■ WORK TO BE COMPLETED ■
Find the line containing "List this object's". Retype it and every line after it through the end of the entries, exactly as written, with nothing added.

■ PROVIDED RECORDS ■
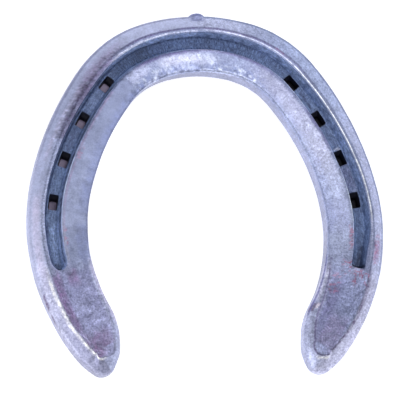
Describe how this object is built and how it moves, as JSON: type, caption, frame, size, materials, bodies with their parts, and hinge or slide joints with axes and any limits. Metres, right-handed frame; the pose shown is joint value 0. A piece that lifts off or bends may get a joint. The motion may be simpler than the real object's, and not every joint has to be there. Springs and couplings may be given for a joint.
{
  "type": "horseshoe",
  "caption": "Open U-shaped forged steel shoe for a horse's front hoof, with a bevelled rim, a groove for nail heads and punched rectangular nail holes.",
  "frame": {"origin": "on the foot surface, under the middle of the overall width and length", "axes": "+Z from the foot surface to the ground surface, +Y from the open heels to the toe, +X to the right of both"},
  "size_m": [0.1302, 0.1324, 0.008],
  "materials": {
    "forged_steel": "satin forged mild steel, bright where it has rubbed, dark scale left in the crease"
  },
  "bodies": {
    "root": {"shoe_forging": "forged_steel"}
  },
  "joints": []
}
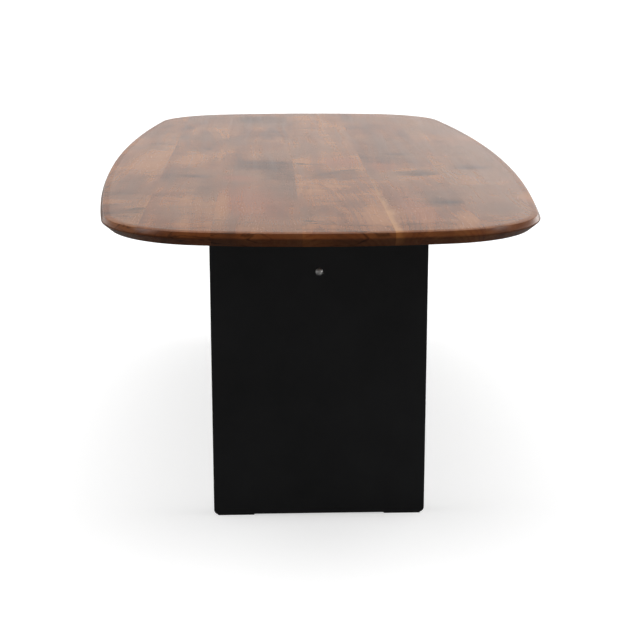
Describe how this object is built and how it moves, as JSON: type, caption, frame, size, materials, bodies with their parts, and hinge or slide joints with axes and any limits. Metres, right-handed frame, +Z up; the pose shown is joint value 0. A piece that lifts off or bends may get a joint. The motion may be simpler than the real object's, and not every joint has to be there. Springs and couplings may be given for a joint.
{
  "type": "dining table",
  "caption": "Barrel-shaped solid walnut table with a bevelled edge, on two flat black steel leg panels joined by a stretcher.",
  "frame": {"origin": "on the floor below the middle of the tabletop", "axes": "+X across the table, +Y along it towards the rear end, +Z up"},
  "size_m": [1.0796, 2.4, 0.76],
  "materials": {
    "walnut": "oiled, satin",
    "beech": "bare, planed",
    "black_powder_coat": "fine-textured matte powder coat",
    "stainless_steel": "turned, satin",
    "zinc_plated_steel": "bright zinc plate",
    "black_nylon": "moulded, fine grain"
  },
  "bodies": {
    "root": {"channel_front": "black_powder_coat", "channel_inserts_front": "zinc_plated_steel", "channel_inserts_rear": "zinc_plated_steel", "channel_rear": "black_powder_coat", "channel_screws_front": "zinc_plated_steel", "channel_screws_rear": "zinc_plated_steel", "crush_sleeve_front": "zinc_plated_steel", "crush_sleeve_rear": "zinc_plated_steel", "glide_left_front": "black_nylon", "glide_left_rear": "black_nylon", "glide_right_front": "black_nylon", "glide_right_rear": "black_nylon", "leg_panel_cover_front": "black_powder_coat", "leg_panel_cover_rear": "black_powder_coat", "leg_panel_ribs_front": "black_powder_coat", "leg_panel_ribs_rear": "black_powder_coat", "leg_panel_shell_front": "black_powder_coat", "leg_panel_shell_rear": "black_powder_coat", "locating_pins_front": "zinc_plated_steel", "locating_pins_rear": "zinc_plated_steel", "mounting_inserts_front": "zinc_plated_steel", "mounting_inserts_rear": "zinc_plated_steel", "mounting_plate_front": "black_powder_coat", "mounting_plate_rear": "black_powder_coat", "mounting_screws_front": "zinc_plated_steel", "mounting_screws_rear": "zinc_plated_steel", "mounting_washers_front": "zinc_plated_steel", "mounting_washers_rear": "zinc_plated_steel", "plank_1": "walnut", "plank_2": "walnut", "plank_3": "walnut", "plank_4": "walnut", "plank_5": "walnut", "plank_6": "walnut", "stretcher_bolt_front": "stainless_steel", "stretcher_bolt_rear": "stainless_steel", "stretcher_end_plate_front": "black_powder_coat", "stretcher_end_plate_rear": "black_powder_coat", "stretcher_tube": "black_powder_coat", "tenons_glue_line_1": "beech", "tenons_glue_line_2": "beech", "tenons_glue_line_3": "beech", "tenons_glue_line_4": "beech", "tenons_glue_line_5": "beech"}
  },
  "joints": []
}
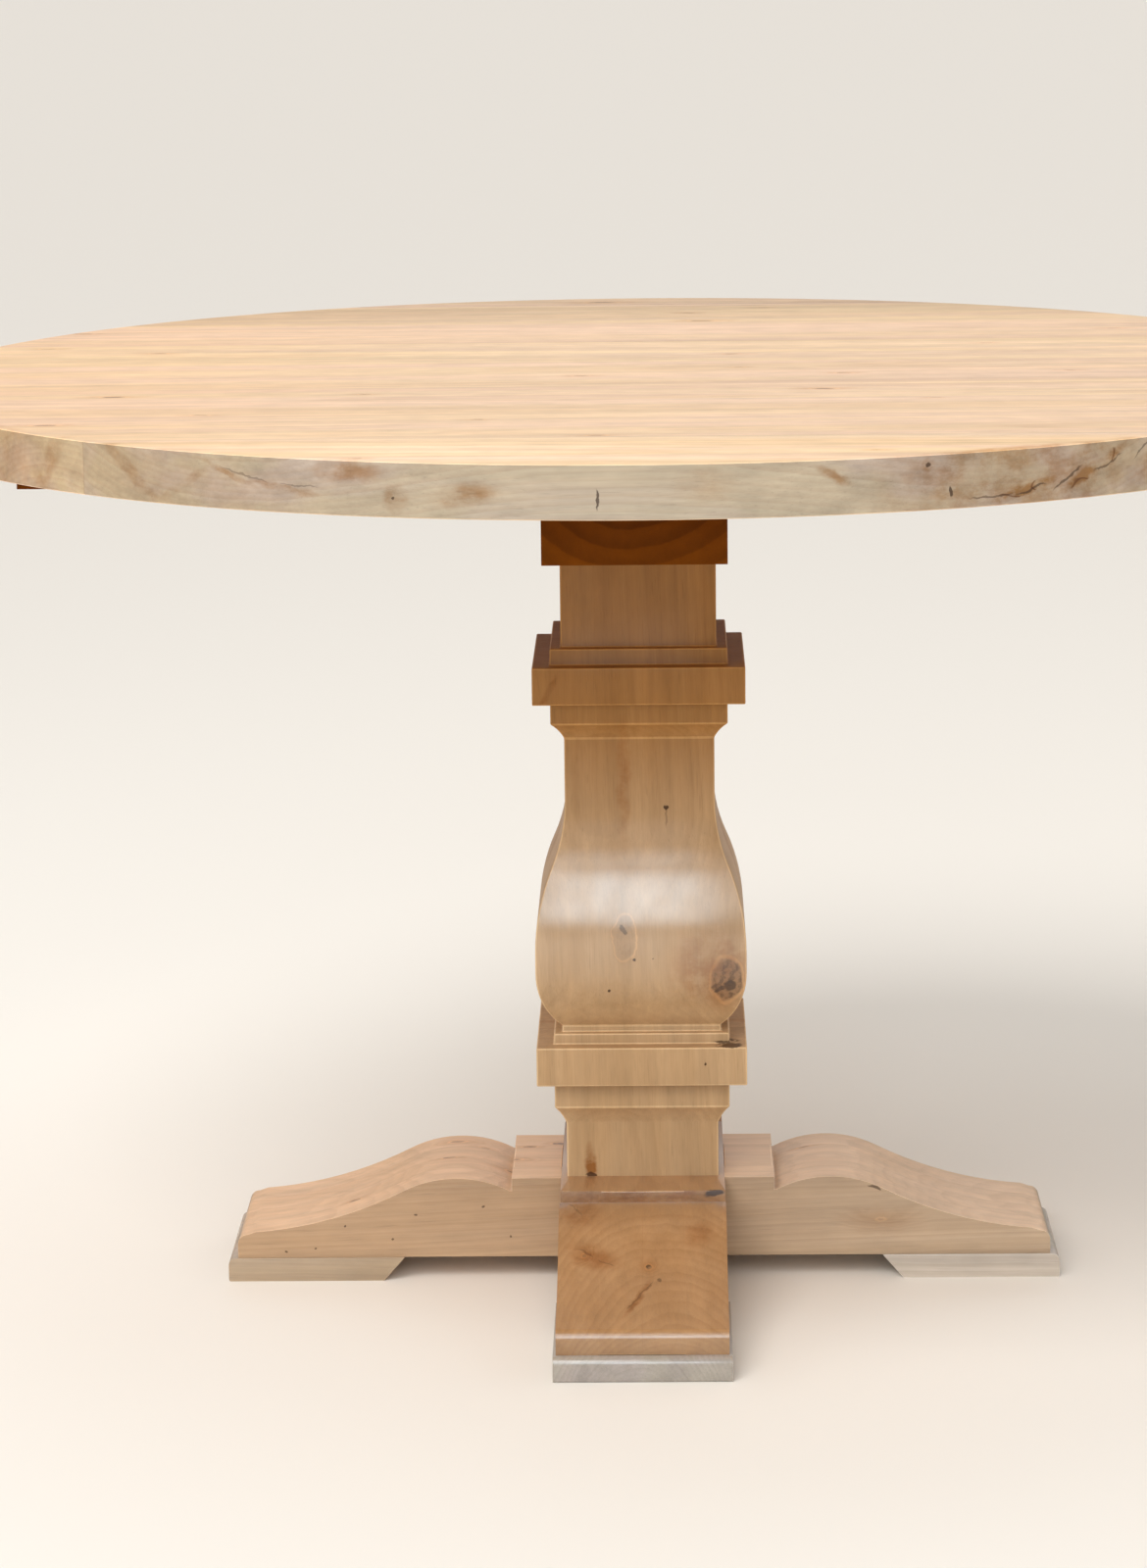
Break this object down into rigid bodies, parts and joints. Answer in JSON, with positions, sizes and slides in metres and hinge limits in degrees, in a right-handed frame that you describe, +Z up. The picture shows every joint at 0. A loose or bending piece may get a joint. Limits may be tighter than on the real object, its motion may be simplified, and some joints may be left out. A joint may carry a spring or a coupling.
{
  "type": "round pedestal table",
  "caption": "Round solid-wood pedestal table: edge-glued top on crossed bearers, square moulded column with collars, and crossed ogee feet on pads.",
  "frame": {"origin": "on the floor under the middle of the round top", "axes": "+Z up, +X to the right along the top's grain and one beam, +Y to the back along the other beam"},
  "size_m": [1.1998, 1.1998, 0.76],
  "materials": {
    "top_wood": "clear matt lacquer on pale straight-grained softwood",
    "bearer_wood": "clear matt lacquer on darker reddish wood",
    "column_wood": "clear satin lacquer on tan wood",
    "beam_wood": "clear satin lacquer on honey-coloured wood",
    "pad_wood": "clear satin lacquer on paler wood",
    "dowel_wood": "bare beech",
    "fixing_steel": "zinc plated"
  },
  "bodies": {
    "root": {"top_board_1": "top_wood", "top_board_2": "top_wood", "top_board_3": "top_wood", "top_board_4": "top_wood", "top_board_5": "top_wood", "top_board_6": "top_wood", "top_board_7": "top_wood", "top_board_8": "top_wood", "bearer_front_to_back": "bearer_wood", "bearer_left_to_right": "bearer_wood", "column_lamination_1": "column_wood", "column_lamination_2": "column_wood", "column_lamination_3": "column_wood", "column_lamination_4": "column_wood", "column_lamination_5": "column_wood", "beam_left_to_right_lamination_1": "beam_wood", "beam_left_to_right_lamination_2": "beam_wood", "beam_left_to_right_lamination_3": "beam_wood", "beam_left_to_right_lamination_4": "beam_wood", "beam_front_to_back_lamination_1": "beam_wood", "beam_front_to_back_lamination_2": "beam_wood", "beam_front_to_back_lamination_3": "beam_wood", "beam_front_to_back_lamination_4": "beam_wood", "foot_pad_right": "pad_wood", "foot_pad_back": "pad_wood", "foot_pad_left": "pad_wood", "foot_pad_front": "pad_wood", "column_base_dowels": "dowel_wood", "column_top_dowels": "dowel_wood", "tie_rod": "fixing_steel", "tie_rod_nuts": "fixing_steel", "tie_rod_washers": "fixing_steel", "top_screws": "fixing_steel", "top_screw_washers": "fixing_steel", "pad_screws": "fixing_steel"}
  },
  "joints": []
}
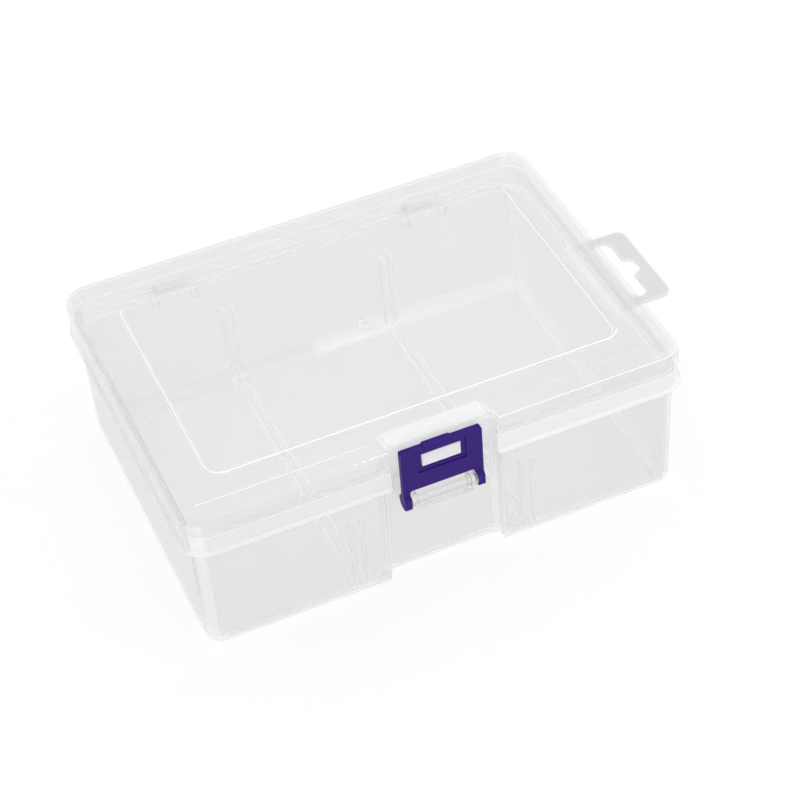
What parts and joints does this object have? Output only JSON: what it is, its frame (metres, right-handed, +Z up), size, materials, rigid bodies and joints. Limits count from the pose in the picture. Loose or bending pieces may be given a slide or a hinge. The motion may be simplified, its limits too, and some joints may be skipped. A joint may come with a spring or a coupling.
{
  "type": "plastic storage box",
  "caption": "Clear plastic storage box with a hinged lid, a coloured snap latch in a recess at the front, ribs for dividers and a hang tab at one end.",
  "frame": {"origin": "middle of the flat underside of the tray, midway between the outer edges of the lid's rim", "axes": "+X along the length towards the hang tab, -Y towards the latch, +Z up"},
  "size_m": [0.1818, 0.1253, 0.058],
  "materials": {
    "clear_tray": "clear polypropylene, slightly milky",
    "clear_lid": "clear polypropylene, slightly milky",
    "purple_latch": "satin opaque polypropylene"
  },
  "bodies": {
    "tray": {"tray": "clear_tray"},
    "lid": {"lid": "clear_lid"},
    "latch": {"latch": "purple_latch"}
  },
  "joints": [
    {"name": "lid_hinge", "type": "hinge", "parent": "tray", "child": "lid", "pos_m": [0, 0.0624, 0.043], "axis": [-1, 0, 0], "range_deg": [0, 118]},
    {"name": "latch_hinge", "type": "hinge", "parent": "tray", "child": "latch", "pos_m": [0, -0.056, 0.0336], "axis": [1, 0, 0], "range_deg": [0, 180]}
  ]
}
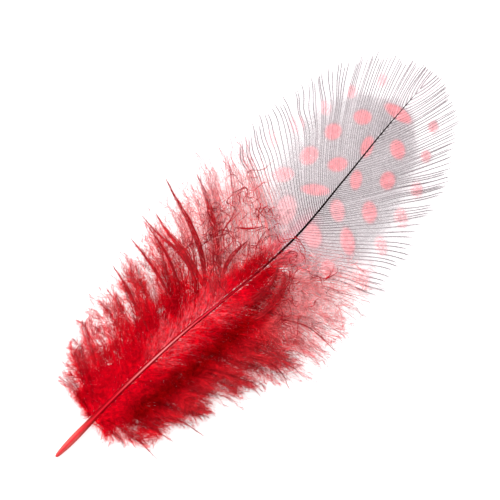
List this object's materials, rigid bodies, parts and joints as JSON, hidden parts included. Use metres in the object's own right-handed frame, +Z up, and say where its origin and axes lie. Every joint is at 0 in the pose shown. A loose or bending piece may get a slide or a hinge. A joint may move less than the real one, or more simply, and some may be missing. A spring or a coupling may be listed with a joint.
{
  "type": "feather",
  "caption": "Dyed guinea fowl feather lying hollow side down: a bare quill, soft red down hanging in locks, and a thin see-through vane with round pink spots.",
  "frame": {"origin": "centre of the bounding box on the table that the feather lies on", "axes": "+X along the feather from the quill's end to the tip of the vane, +Y to the feather's left seen from above, +Z up from the table, out of the feather's upper side"},
  "size_m": [0.0976, 0.0426, 0.0053],
  "materials": {
    "down": "matte",
    "shaft": "satin",
    "vane": "matte"
  },
  "bodies": {
    "root": {"feather": "down"}
  },
  "joints": []
}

■ THE RESULT ■
List this object's materials, rigid bodies, parts and joints as JSON, hidden parts included. Use metres in the object's own right-handed frame, +Z up, and say where its origin and axes lie. Every joint is at 0 in the pose shown. A loose or bending piece may get a slide or a hinge. A joint may move less than the real one, or more simply, and some may be missing. A spring or a coupling may be listed with a joint.
{
  "type": "feather",
  "caption": "Dyed guinea fowl feather lying hollow side down: a bare quill, soft red down hanging in locks, and a thin see-through vane with round pink spots.",
  "frame": {"origin": "centre of the bounding box on the table that the feather lies on", "axes": "+X along the feather from the quill's end to the tip of the vane, +Y to the feather's left seen from above, +Z up from the table, out of the feather's upper side"},
  "size_m": [0.0976, 0.0426, 0.0053],
  "materials": {
    "down": "matte",
    "shaft": "satin",
    "vane": "matte"
  },
  "bodies": {
    "root": {"feather": "down"}
  },
  "joints": []
}